One argument, emphasized in the Times, focuses on ROTC scholarships as an important source of financial aid for students otherwise unable to afford a university education. If our government wants to give full scholarships to certain worthy students, no one would oppose such a program, though many would say that there should be no strings (i.e., four years of service in the military) attached. But offering such scholarships should not be used as blackmail to force campuses to integrate the Department of Defense into campus life. The scholarships, even with the strings attached, can be offered with no presence on the campus.

In fact, the military regularly sends large numbers of already commissioned officers to universities for advanced degrees. (A recent SBU graduate was paid to obtain a Physics PhD while on active duty in the Navy.) These military-affiliated graduate students do not perform any military duties on the campus; they commute to nearby bases to fulfill these obligations. This is a sensible and economical way for the military to obtain the educational human capital that universities have to offer. They should do exactly the same with undergraduates.
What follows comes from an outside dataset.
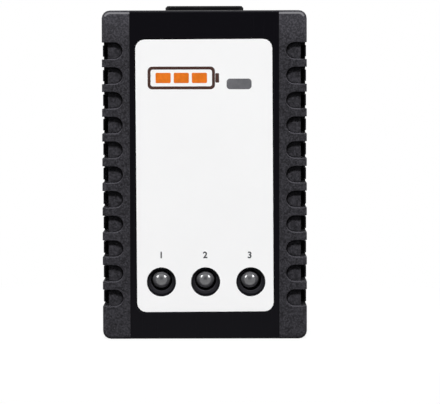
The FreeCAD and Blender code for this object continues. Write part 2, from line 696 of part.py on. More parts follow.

In fact, it would be cheaper.

The military does not want to use this straightforward and economical approach to educating and training its future officers (letting the cadets go to school while getting their training at a military base) because their advocacy of ROTC rests on ulterior motives. They want to use officer training as a way of penetrating college campuses, where they can market the military to college students while diffusing their view of the world into a difficult-to-influence sector of American society.